Stochastic Dual Dynamic Programming and Backward Approximate Dynamic Programming with Integrated Crossing State Stochastic Models for Wind Power in Energy Storage Optimization

Abstract

This dissertation brings to light the importance of stochastic models that accurately capture the crossing times of stochastic processes. A crossing time is a contiguous block of time for which a stochastic process is above or below some benchmark such as a forecast. Proper modeling of crossing times is especially important in stochastic sequential decision making problems with a storage element, which arise often in energy systems optimization. We present a family of models, called crossing state models (both univariate and multivariate models are introduced), that outperform standard time series models in their ability to replicate these crossing times. Furthermore, in multivariate processes (which may be spatially distributed) we address the problem of replicating crossing times at both the disaggregate and aggregate levels. We then consider two vastly different energy storage applications and develop robust algorithms that incorporate the univariate crossing state model to produce control policies. The first application aims to optimize the operation of a paired wind farm-storage device system to satisfy a time-varying load in the presence of stochastic electricity prices.

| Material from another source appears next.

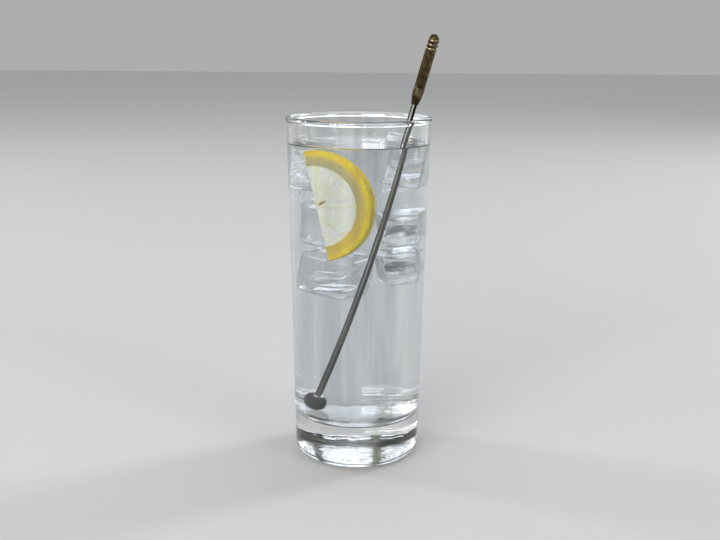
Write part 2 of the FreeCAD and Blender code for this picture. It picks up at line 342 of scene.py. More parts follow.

We show that more robust solutions are achieved using the crossing state model than when more common stochastic models are considered. The new model introduces some additional complexity to the problem as its information states are partially hidden. We derive a near-optimal time-dependent policy using backward approximate dynamic programming (ADP), which overcomes the computational hurdles of exact backward dynamic programming, with higher quality solutions than more familiar forward ADP methods. The second application is the control of a power grid with distributed grid-level storage and high penetrations of offshore wind. Our control policy relies on a variant of stochastic dual dynamic programming (SDDP), an algorithm well suited for certain high-dimensional control problems, modified to accommodate hidden Markov uncertainty in the stochastics. However, the algorithm may be impractical to use as it exhibits relatively slow convergence. To accelerate convergence, we apply both quadratic regularization and a risk-directed importance sampling technique in the backward pass of the algorithm. Again, we show that the resulting policies are more robust than those developed using classical SDDP modeling assumptions and algorithms.